Another reason for unequal incomes in New York is "the strong performance of the financial services industry," with its high salaries, according to the Federal Reserve study. That growth is nothing but good news for the Empire State, generating billions of dollars in economic activity and hundreds of millions of tax dollars that pay for schools, social services and other programs. (Improving schools and other key programs such as job training is the best way to help lower-income workers share more richly in the state's wealth; see more discussion below in this report.)

The Federal Reserve also provided a bright outlook: "The region's strong performance and its favorable job developments will likely boost the earnings of workers at both ends of the spectrum." The Fed's figures show that income inequality increases during period of poor economic growth, and that lower-income workers benefit when economic growth is strong. In other words, economic growth is the most effective cure for this, as for so many of the rest, of New York's problems.

We need to do better still

So we're doing better. But that doesn't mean we can accept the status quo. That's simply not good enough for New Yorkers. Another way of saying that we haven't caught up to the rest of the nation is this:

We continue, month in and month out, to watch jobs that should be growing in New York, go elsewhere instead.

Our goal must be to keep those jobs—to capture at least our fair share of the nation's job growth.

As of now, that's not even on the horizon. The state Budget Division predicted, in a recent economic outlook, that non-agricultural employment statewide would increase by 1 percent in 1999, compared to a national rate of 1.5 percent. That would represent a continuation of the past year's improved performance relative to other states—showing New York's growth at about 67 percent of the national growth rate. Again, that's better than where we've been—but not where we want to be.

DOB's outlook is traditionally conservative, so perhaps we'll do better than predicted. On the other hand, the respected consulting firm Standard & Poor's DRI has a gloomier outlook. It predicted in June that New York's job growth from 1998 through 2002 will average only 0.4 percent annually, and will be the slowest in the nation.

Any economic forecast, of course, is an educated guess. What do we know, today, about what's likely to happen in the next year or two?

Some encouraging signs

The new growth in manufacturing jobs and the long-running boom in the financial sector, discussed earlier, can be taken as hopeful signs of new strength to come throughout the economy. Perhaps more than any other sectors, those two industries bring wealth into our communities from elsewhere. That means New Yorkers have more income to spend on consumer goods, new homes, personal services and other purchases that create jobs in wholesale and retail trade, construction and the huge services sector.

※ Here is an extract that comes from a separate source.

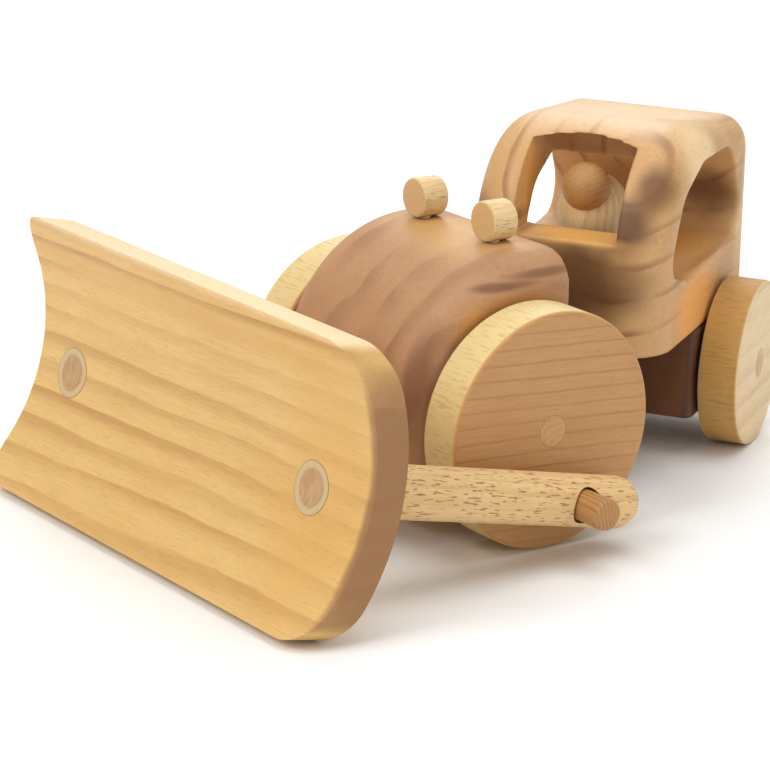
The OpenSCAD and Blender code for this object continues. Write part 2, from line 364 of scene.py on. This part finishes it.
def windscreen_tool(start, stop):
    """The windscreen's tunnel through the cab's front: level sill, arched top."""
    centre = WINDSCREEN_TOP - WINDSCREEN_ARCH_R
    outline = [(-WINDSCREEN_HALF, WINDSCREEN_SILL), (WINDSCREEN_HALF, WINDSCREEN_SILL)]
    for i in range(41):
        across = WINDSCREEN_HALF * (1 - i / 20)
        outline.append((across, centre + math.sqrt(WINDSCREEN_ARCH_R ** 2 - across ** 2)))
    bm = bmesh.new()
    ends = [[bm.verts.new((x, y, z)) for y, z in outline] for x in (start, stop)]
    join_rings(bm, *ends)
    bm.faces.new(reversed(ends[0]))
    bm.faces.new(ends[1])
    return finished(bm, "windscreen_tool")


# ---------------------------------------------------------------- materials

def srgb(red, green, blue):
    """A colour from 8-bit screen values to linear light."""
    linear = []
    for value in (red, green, blue):
        share = value / 255
        low = share / 12.92
        high = ((share + 0.055) / 1.055) ** 2.4
        linear.append(low if share <= 0.04045 else high)
    return (*linear, 1.0)


class Tree:
    """Short calls that add nodes to one material."""

    def __init__(self, name):
        self.material = bpy.data.materials.new(name)
        self.material.use_nodes = True
        self.nodes = self.material.node_tree.nodes
        self.links = self.material.node_tree.links
        self.shader = self.nodes["Principled BSDF"]

    def put(self, socket, value):
        """Sets a socket to a number or colour, or links it to another socket."""
        if isinstance(value, bpy.types.NodeSocket):
            self.links.new(value, socket)
        else:
            socket.default_value = value

    def coordinate(self, kind):
        """A texture coordinate."""
        return self.nodes.new("ShaderNodeTexCoord").outputs[kind]

    def math(self, operation, first, second=0.0, clamp=False):
        """One sum."""
        node = self.nodes.new("ShaderNodeMath")
        node.operation = operation
        node.use_clamp = clamp
        self.put(node.inputs[0], first)
        self.put(node.inputs[1], second)
        return node.outputs[0]

    def axis(self, vector, letter):
        """One of a vector's X, Y and Z."""
        node = self.nodes.new("ShaderNodeSeparateXYZ")
        self.put(node.inputs[0], vector)
        return node.outputs[letter]

    def vector(self, operation, first, second, output=0):
        """One sum on vectors."""
        node = self.nodes.new("ShaderNodeVectorMath")
        node.operation = operation
        self.put(node.inputs[0], first)
        self.put(node.inputs[1], second)
        return node.outputs[output]

    def noise(self, vector, scale=1.0, detail=2.0, rough=0.5, output=0):
        """Noise, about 0.5 in the middle."""
        node = self.nodes.new("ShaderNodeTexNoise")
        self.put(node.inputs["Vector"], vector)
        node.inputs["Scale"].default_value = scale
        node.inputs["Detail"].default_value = detail
        node.inputs["Roughness"].default_value = rough
        return node.outputs[output]

    def between(self, value, low, high):
        """0 below low, 1 above high, smooth between; low may be the larger."""
        node = self.nodes.new("ShaderNodeMapRange")
        node.interpolation_type = "SMOOTHSTEP"
        self.put(node.inputs["Value"], value)
        node.inputs["From Min"].default_value = low
        node.inputs["From Max"].default_value = high
        return node.outputs["Result"]

    def mix(self, share, first, second, blend="MIX"):
        """One colour mixed into another."""
        node = self.nodes.new("ShaderNodeMix")
        node.data_type = "RGBA"
        node.blend_type = blend
        self.put(node.inputs["Factor"], share)
        self.put(node.inputs[6], first)
        self.put(node.inputs[7], second)
        return node.outputs[2]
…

Will factory and securities jobs continue to grow in New York? It's impossible to say, but there are some encouraging signs on both fronts.

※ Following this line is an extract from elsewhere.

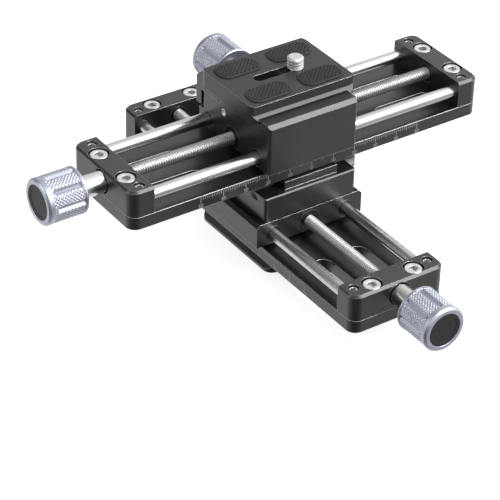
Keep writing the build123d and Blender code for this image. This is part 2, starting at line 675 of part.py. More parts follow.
for side, clamp in clamps.items():
    (offset, floor, jaw_top, lip), (apron, width, screw_shift) = clamp_sizes[side]
    edge = offset + DOVETAIL_WIDTH / 2 + GRIP_GAP
    outer = offset + DOVETAIL_WIDTH / 2 + JAW_WALL
    inner = outer - APRON_THICK
    rise = jaw_top - floor - lip

    # Movable jaw: a tongue in the body's step, a hook over the dovetail and an outer apron.
    with BuildPart() as clamp_jaw:
        with BuildSketch(clamp.offset(-width / 2)):
            with BuildLine():
                Polyline(
                    (inner, apron),
                    (outer, apron),
                    (outer, jaw_top - JAW_CHAMFER),
                    (outer - JAW_CHAMFER, jaw_top),
                    (edge - rise, jaw_top),
                    (edge, floor + lip),
                    (edge, floor - FACE_GAP),
                    (TONGUE_END + TONGUE_GAP, floor - FACE_GAP),
                    (TONGUE_END + TONGUE_GAP, STEP_HEIGHT + RUN),
                    (inner, STEP_HEIGHT + RUN),
                    close=True,
                )
            make_face()
        extrude(amount=width)
        outer_wall = Plane(
            origin=clamp.origin + Vector(0, outer, 0), x_dir=(-1, 0, 0), z_dir=(0, 1, 0)
        )
        with BuildSketch(outer_wall):
            with Locations((-screw_shift, CLAMP_AXIS)):
                Circle(M4_RADIUS + JAW_CLEARANCE)
        extrude(amount=TONGUE_END - outer, mode=Mode.SUBTRACT)
        with BuildSketch(outer_wall.offset(-APRON_THICK)):
            with Locations((-PIN_OFFSET, PIN_HEIGHT), (PIN_OFFSET, PIN_HEIGHT)):
                Circle(PIN_RADIUS + SEAT)
        extrude(amount=PIN_IN_JAW, mode=Mode.SUBTRACT)
    clamp_jaw.part.label = f"{side}_clamp_jaw"
    export_step(clamp_jaw.part, f"parts/{side}_clamp_jaw.step")

    # Guide pins pressed into the jaw's apron, sliding in the body.
    pin_start = outer_wall.offset(PIN_IN_JAW - APRON_THICK)
    with BuildPart() as jaw_guide_pins:
        with BuildSketch(pin_start):
            with Locations((-PIN_OFFSET, PIN_HEIGHT), (PIN_OFFSET, PIN_HEIGHT)):
                Circle(PIN_RADIUS)
        extrude(amount=-PIN_IN_JAW - JAW_OPENING - PIN_REACH)
    jaw_guide_pins.part.label = f"{side}_jaw_guide_pins"
    export_step(jaw_guide_pins.part, f"parts/{side}_jaw_guide_pins.step")

    # Springs round the pins: they push the jaw open from pockets in the body.
    spring_length = SPRING_POCKET + JAW_OPENING - SPRING_GAP - 2 * SPRING_WIRE
    spring_plane = outer_wall.offset(-APRON_THICK - SPRING_GAP - SPRING_WIRE)
    with BuildPart() as jaw_springs:
        for pin_x in (-PIN_OFFSET, PIN_OFFSET):
            foot_of_spring = Plane(
                origin=spring_plane.from_local_coords(Vector(pin_x, PIN_HEIGHT, 0)),
                x_dir=spring_plane.x_dir,
                z_dir=(0, -1, 0),
            )
            coil = Helix(spring_length / SPRING_COILS, spring_length, SPRING_MEAN)
            coil_path = foot_of_spring.location * coil
            wire_face = Plane(origin=coil_path @ 0, z_dir=coil_path % 0)
            with BuildSketch(wire_face):
                Circle(SPRING_WIRE)
            sweep(path=coil_path, is_frenet=True)
    jaw_springs.part.label = f"{side}_jaw_springs"
    export_step(jaw_springs.part, f"parts/{side}_jaw_springs.step")

    # Clamp screw, its polished collar, the knob and the knob's cap.
    clamp_seat = Plane(
        origin=outer_wall.from_local_coords(Vector(-screw_shift, CLAMP_AXIS, CLAMP_COLLAR)),
        x_dir=outer_wall.x_dir,
        z_dir=outer_wall.z_dir,
    )
    with BuildPart() as clamp_screw:
        with BuildSketch(clamp_seat.offset(KNOB_SOCKET)):
            Circle(JOURNAL_RADIUS)
        extrude(amount=-KNOB_SOCKET - CLAMP_COLLAR - CLAMP_SCREW_LENGTH)
    clamp_screw.part.label = f"{side}_clamp_screw"
    export_step(clamp_screw.part, f"parts/{side}_clamp_screw.step")
    with BuildPart() as clamp_collar:
        with BuildSketch(clamp_seat):
            Circle(COLLAR_RADIUS)
            Circle(JOURNAL_RADIUS + SEAT, mode=Mode.SUBTRACT)
        extrude(amount=FACE_GAP - CLAMP_COLLAR)
    clamp_collar.part.label = f"{side}_clamp_collar"
    export_step(clamp_collar.part, f"parts/{side}_clamp_collar.step")
    clamp_knob = fluted_knob(clamp_seat)
    clamp_knob.label = f"{side}_clamp_knob"
    export_step(clamp_knob, f"parts/{side}_clamp_knob.step")
    clamp_cap = knob_cap(clamp_seat)
    clamp_cap.label = f"{side}_clamp_knob_cap"
    export_step(clamp_cap, f"parts/{side}_clamp_knob_cap.step")

# Quick-release plate: a dovetail with a slab on it, a slot for the camera screw and pad pockets.
plate_under = Plane(
    origin=upper_clamp.origin + Vector(PLATE_SHIFT, UPPER_OFFSET, UPPER_FLOOR), x_dir=(1, 0, 0)
)
plate_top = plate_under.offset(PLATE_HEIGHT)
plate_lip_half = DOVETAIL_WIDTH / 2
plate_neck_half = plate_lip_half - PLATE_FLANK
slab_half = PLATE_TOP_WIDTH / 2
slab_under = PLATE_HEIGHT - PLATE_SLAB
pad_places = [(sx * PAD_X, sy * PAD_Y) for sx in (-1, 1) for sy in (-1, 1)]
with BuildPart() as quick_release_plate:
    with BuildSketch(section_of(plate_under).offset(-PLATE_LENGTH / 2)):
        with BuildLine():
            right_side = Polyline(
                (0, 0),
                (plate_lip_half, 0),
                (plate_lip_half, PLATE_LIP),
                (plate_neck_half, PLATE_LIP + PLATE_FLANK),
                (plate_neck_half, slab_under),
                (slab_half, slab_under),
                (slab_half, PLATE_HEIGHT),
                (0, PLATE_HEIGHT),
            )
            mirror(right_side, about=Plane.YZ)
        make_face()
    extrude(amount=PLATE_LENGTH)
    with BuildSketch(plate_under):
        RectangleRounded(PLATE_LENGTH, DOVETAIL_WIDTH, PLATE_CORNER)
    extrude(amount=PLATE_HEIGHT, mode=Mode.INTERSECT)
    with BuildSketch(plate_under):
        with Locations((PLATE_SLOT_SHIFT, 0)):
            SlotOverall(
                PLATE_SLOT_LENGTH - PLATE_SLOT_WIDTH + HEAD_CHANNEL_WIDTH, HEAD_CHANNEL_WIDTH
            )
    extrude(amount=HEAD_CHANNEL_DEPTH, mode=Mode.SUBTRACT)
    with BuildSketch(plate_top):
        with Locations((PLATE_SLOT_SHIFT, 0)):
            SlotOverall(PLATE_SLOT_LENGTH, PLATE_SLOT_WIDTH)
    extrude(amount=-PLATE_HEIGHT, mode=Mode.SUBTRACT)
    with BuildSketch(plate_top):
        with Locations(*pad_places):
            RectangleRounded(PAD_LENGTH + 2 * SEAT, PAD_WIDTH + 2 * SEAT, PAD_CORNER)
    extrude(amount=-PAD_DEPTH, mode=Mode.SUBTRACT)
quick_release_plate.part.label = "quick_release_plate"
export_step(quick_release_plate.part, "parts/quick_release_plate.step")

# Rubber pads that keep the camera from turning.
with BuildPart() as grip_pads:
    with BuildSketch(plate_top.offset(-PAD_DEPTH)):
        with Locations(*pad_places):
            RectangleRounded(PAD_LENGTH, PAD_WIDTH, PAD_CORNER)
    extrude(amount=PAD_DEPTH + PAD_PROUD)
grip_pads.part.label = "grip_pads"
export_step(grip_pads.part, "parts/grip_pads.step")

# Retaining washer and camera screw: the neck slides in the slot, the head hides in the channel.
screw_foot = plate_under.offset(HEAD_CHANNEL_DEPTH - FACE_GAP - WASHER_THICK - CAMERA_HEAD_HEIGHT)
head_top = screw_foot.offset(CAMERA_HEAD_HEIGHT)
thread_foot = plate_top.offset(FACE_GAP)
with BuildPart() as camera_screw_washer:
    with BuildSketch(head_top):
        with Locations((CAMERA_SCREW_X, 0)):
            Circle(WASHER_RADIUS)
            Circle(CAMERA_NECK_RADIUS + FACE_GAP, mode=Mode.SUBTRACT)
    extrude(amount=WASHER_THICK)
camera_screw_washer.part.label = "camera_screw_washer"
export_step(camera_screw_washer.part, "parts/camera_screw_washer.step")

with BuildPart() as camera_screw:
    with BuildSketch(screw_foot):
        with Locations((CAMERA_SCREW_X, 0)):
            Circle(CAMERA_HEAD_RADIUS)
    extrude(amount=CAMERA_HEAD_HEIGHT)
    with BuildSketch(head_top):
        with Locations((CAMERA_SCREW_X, 0)):
            Circle(CAMERA_NECK_RADIUS)
    extrude(amount=thread_foot.origin.Z - head_top.origin.Z)
    with BuildSketch(thread_foot):
        with Locations((CAMERA_SCREW_X, 0)):
            Circle(CAMERA_THREAD_RADIUS)
    extrude(amount=CAMERA_THREAD_LENGTH)
    chamfer(camera_screw.faces().sort_by(Axis.Z)[-1].edges(), EDGE_BREAK)
    with BuildSketch(screw_foot):
        with Locations((CAMERA_SCREW_X, 0)):
            RegularPolygon(CAMERA_KEY / 2, 6, major_radius=False)
    extrude(amount=SOCKET_DEPTH, mode=Mode.SUBTRACT)
camera_screw.part.label = "camera_screw"
export_step(camera_screw.part, "parts/camera_screw.step")
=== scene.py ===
"""Looks of the macro focusing rail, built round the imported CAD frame. Lengths are in metres."""
import math

import bmesh
import bpy
from mathutils import Matrix, Vector


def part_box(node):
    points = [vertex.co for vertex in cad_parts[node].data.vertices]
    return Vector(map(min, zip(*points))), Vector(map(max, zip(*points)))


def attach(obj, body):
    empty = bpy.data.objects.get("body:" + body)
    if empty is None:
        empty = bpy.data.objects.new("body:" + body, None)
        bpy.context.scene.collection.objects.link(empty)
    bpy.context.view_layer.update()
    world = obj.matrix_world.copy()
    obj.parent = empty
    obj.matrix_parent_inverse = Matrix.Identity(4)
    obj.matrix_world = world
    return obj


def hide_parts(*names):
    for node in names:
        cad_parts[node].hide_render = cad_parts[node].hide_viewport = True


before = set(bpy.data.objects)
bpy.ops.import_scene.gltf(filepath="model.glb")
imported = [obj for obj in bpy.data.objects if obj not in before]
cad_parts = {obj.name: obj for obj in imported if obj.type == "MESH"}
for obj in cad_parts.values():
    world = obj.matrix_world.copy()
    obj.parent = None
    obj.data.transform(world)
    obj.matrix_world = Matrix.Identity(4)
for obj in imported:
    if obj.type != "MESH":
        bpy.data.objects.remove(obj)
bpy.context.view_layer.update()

# Base plates. Each is a flat aluminium bar with two slots at each end, milled all over,
# blasted and anodised black. The end blocks stand on it; its broken edges carry a painted
# highlight.
MM = 0.001
SIDES = ("lower", "upper")


def add(tree, kind, inputs=(), **settings):
    """Adds a node. Each of its inputs takes a socket to join or a plain value."""
    node = tree.nodes.new(kind)
    for name, value in settings.items():
        setattr(node, name, value)
    for key, value in dict(inputs).items():
        if isinstance(value, bpy.types.NodeSocket):
            tree.links.new(value, node.inputs[key])
        else:
            node.inputs[key].default_value = value
    return node


def maths(tree, operation, *values):
    """Result of a Math node on sockets and numbers."""
    return add(tree, "ShaderNodeMath", dict(enumerate(values)), operation=operation).outputs[0]


def ramp(tree, value, low, high, start=0.0, end=1.0):
    """Value from low to high carried over to start to end, and held beyond them."""
    scaled = add(
        tree,
        "ShaderNodeMapRange",
        {"Value": value, "From Min": low, "From Max": high, "To Min": start, "To Max": end},
    )
    return scaled.outputs["Result"]


def mixed(tree, factor, first, second):
    """Colour between two others."""
    mix = add(tree, "ShaderNodeMix", {0: factor, 6: first, 7: second}, data_type="RGBA")
    return mix.outputs[2]


def noise(tree, scale, detail):
    """Noise on the object's own coordinates."""
    place = add(tree, "ShaderNodeTexCoord").outputs["Object"]
    made = add(tree, "ShaderNodeTexNoise", {"Vector": place, "Scale": scale, "Detail": detail})
    return made.outputs["Fac"]


CLOUD_SCALE = 60
GRAIN_SCALE = 3800
GRAIN_HEIGHT = 0.02 * MM
EDGE_SAMPLES = 6
EDGE_STARTS = 0.985  # cosine of the angle from the flat face to the rounded edge
# Cosine at which the painted edge highlight is at full strength.
EDGE_FULLY_LIT = 0.86


def metal(name, dark, light, rough, metallic, grain, edge=None, socket=None):
    """Finish: cloudy tone between dark and light, fine grain, painted edge highlights and painted
    shade in sockets.

    The edge is the colour of a painted highlight and the width in metres over which edges are
    painted with it, lighter and metallic.
    The socket is the colour of painted shade, laid where a piece's own socket attribute is 1.
    """
    material = bpy.data.materials.new(name)
    material.use_nodes = True
    tree = material.node_tree
    surface = tree.nodes["Principled BSDF"]
    surface.inputs["Metallic"].default_value = metallic
    cloud = noise(tree, CLOUD_SCALE, 4)
    fine = noise(tree, GRAIN_SCALE, 2)
    tone = mixed(tree, ramp(tree, cloud, 0.35, 0.65), (*dark, 1), (*light, 1))
    low, high = rough
    tree.links.new(ramp(tree, fine, 0.3, 0.7, low, high), surface.inputs["Roughness"])
    bump = {"Height": fine, "Strength": grain, "Distance": GRAIN_HEIGHT}
    # Sockets take the socket colour where the attribute is 1: painted shade inside them.
    if socket:
        depth = add(tree, "ShaderNodeAttribute", attribute_name="socket").outputs["Fac"]
        tone = mixed(tree, depth, tone, (*socket, 1))
    # Edges are painted lighter and metallic over the given width: a painted highlight along every
    # broken edge.
    if edge:
        colour, width = edge
        rounded = add(tree, "ShaderNodeBevel", {"Radius": width}, samples=EDGE_SAMPLES).outputs[0]
        flat = add(tree, "ShaderNodeNewGeometry").outputs["True Normal"]
        along = add(tree, "ShaderNodeVectorMath", {0: rounded, 1: flat}, operation="DOT_PRODUCT")
        edge_highlight = ramp(tree, along.outputs["Value"], EDGE_STARTS, EDGE_FULLY_LIT)
        tone = mixed(tree, edge_highlight, tone, (*colour, 1))
        tree.links.new(ramp(tree, edge_highlight, 0, 1, metallic, 1), surface.inputs["Metallic"])
        bump["Normal"] = rounded
    tree.links.new(tone, surface.inputs["Base Color"])
    tree.links.new(add(tree, "ShaderNodeBump", bump).outputs[0], surface.inputs["Normal"])
    return material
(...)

New York manufacturing companies invested more than $10 billion in new capital expenditures in 1995 and 1996, according to recently released data from the U.S. Census Bureau. That total was up 33 percent from the preceding two years. Both the dollar total and the percentage increase were among the largest in any of the 50 states.

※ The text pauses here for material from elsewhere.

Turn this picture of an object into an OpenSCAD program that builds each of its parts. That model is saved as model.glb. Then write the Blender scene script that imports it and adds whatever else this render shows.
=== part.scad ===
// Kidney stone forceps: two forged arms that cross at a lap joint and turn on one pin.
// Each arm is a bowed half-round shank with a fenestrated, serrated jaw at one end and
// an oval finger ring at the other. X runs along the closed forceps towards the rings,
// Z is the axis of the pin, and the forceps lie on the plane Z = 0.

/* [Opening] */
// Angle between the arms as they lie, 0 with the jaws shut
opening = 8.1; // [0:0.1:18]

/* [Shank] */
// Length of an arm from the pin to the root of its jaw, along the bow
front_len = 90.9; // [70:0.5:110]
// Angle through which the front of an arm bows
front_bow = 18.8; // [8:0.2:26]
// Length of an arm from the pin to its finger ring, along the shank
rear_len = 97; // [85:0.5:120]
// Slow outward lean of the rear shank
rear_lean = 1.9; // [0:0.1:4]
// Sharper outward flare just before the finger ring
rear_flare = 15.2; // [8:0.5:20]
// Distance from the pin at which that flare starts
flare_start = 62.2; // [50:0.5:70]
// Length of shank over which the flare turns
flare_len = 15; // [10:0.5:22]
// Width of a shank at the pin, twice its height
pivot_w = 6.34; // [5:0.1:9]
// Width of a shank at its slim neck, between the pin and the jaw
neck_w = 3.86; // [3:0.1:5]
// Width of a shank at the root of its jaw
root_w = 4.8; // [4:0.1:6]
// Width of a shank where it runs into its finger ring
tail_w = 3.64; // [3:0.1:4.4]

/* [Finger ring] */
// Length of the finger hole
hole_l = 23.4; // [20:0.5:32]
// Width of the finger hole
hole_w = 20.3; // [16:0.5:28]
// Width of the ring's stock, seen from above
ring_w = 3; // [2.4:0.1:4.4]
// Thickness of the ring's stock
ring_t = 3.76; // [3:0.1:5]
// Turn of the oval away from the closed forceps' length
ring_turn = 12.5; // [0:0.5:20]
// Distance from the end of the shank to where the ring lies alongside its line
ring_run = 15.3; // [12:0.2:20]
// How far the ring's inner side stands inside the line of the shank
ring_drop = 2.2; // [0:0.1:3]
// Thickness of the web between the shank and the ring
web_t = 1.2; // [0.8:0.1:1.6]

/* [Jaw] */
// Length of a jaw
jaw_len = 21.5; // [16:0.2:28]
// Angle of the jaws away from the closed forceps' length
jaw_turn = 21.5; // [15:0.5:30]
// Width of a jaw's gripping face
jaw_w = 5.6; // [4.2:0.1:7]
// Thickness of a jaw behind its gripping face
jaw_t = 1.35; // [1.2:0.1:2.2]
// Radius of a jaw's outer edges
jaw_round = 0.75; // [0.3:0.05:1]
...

As shown recently, the financial markets can be volatile. So there's little point in attempting a short-term prediction of their direction or volume of investment. For the long term, though, it seems likely that growth in the securities sector will continue to be strong. Mutual fund ownership is now as common among Americans as are home mortgages. We're now described as a nation of investors, and that's good news for New York. Creation of individual retirement accounts as part of the Social Security system, as is being discussed by leaders in Washington, would add trillions of additional dollars to the financial markets. That, too, would be good news for New York.

The construction industry, another leading indicator of overall economic activity, is growing again in the Empire State. After shrinking for most of the first half of this decade, including 1995, construction jobs increased by more than 7 percent during the last two years. That's important for two reasons: Such jobs pay better than most, and their growth reflects property owners' confidence that the marketplace will be strong enough to produce a good return on the investment.

Losses we've yet to overcome

Unfortunately, we're still feeling the hangover from long years of decline.

The more than half-a-million jobs that fled New York in the early 1990s drew hundreds of thousands of state residents to other locations. Our population barely grew during the first half of the decade. Almost alone among the states, we lost population in both 1995 and 1996, and barely grew in 1997. Were it not for immigration from overseas, the state's population would have fallen even more sharply. With our recent employment growth, there's a good chance the 1998 population numbers will show a real increase when the Census Bureau releases them next year—but less chance that any such growth will be near the national level.

The outcome will affect, among other things, our political clout in Washington. Our population losses in the early and mid-1990s have already made the loss of one Congressional seat in the next decade a foregone conclusion. We are likely to lose two seats, if we do not start catching up to the population growth in the rest of the nation.

More importantly, a dwindling or stagnant population is not only a reflection of a weak economy, but harmful in itself. It means fewer opportunities for New Yorkers to make a living serving the needs of their neighbors. That's partly why we've lagged in key industries such as home construction. Every year from 1994 through 1997, the number of new, privately-owned housing units authorized in New York was less than 2.5 percent of the national total—even though our population is close to 7 percent of the nation's. Home construction is one of the few sectors where higher education is not essential to find a good-paying job, nor lots of capital to start a good business. If we continue seeing low demand for homes and home-building jobs, we will continue to watch thousands of young workers and entrepreneurs move elsewhere in search of opportunity.(3)

The same risk of further exodus holds true for New Yorkers who might be employed in the trade and services sectors, which together make up more than half of all job opportunities in the state. Supermarkets, restaurants, department stores and other retail outlets don't need as many workers as they would if our population were growing; nor do auto repair shops, movie houses or dry cleaners.

Attracting and building more growth in the sectors that generate wealth or bring it in from outside—such as manufacturing, finance, technology development, and high-end business services—will produce more growth in other areas of the economy. That's the kind of virtuous cycle we need.

Are we taking the steps necessary to continue moving toward such a cycle—to make the future more in keeping with the Empire State's proud past?

1. For more, see The State of Manufacturing in New York State, published by The Public Policy Institute in July 1998.

2. Current Issues in Economics and Finance: Second District Highlights. July 1998.

3. One encouraging sign: Chase Manhattan Bank's Financial Digest reported recently that housing sales are picking up throughout the state after years of stagnation.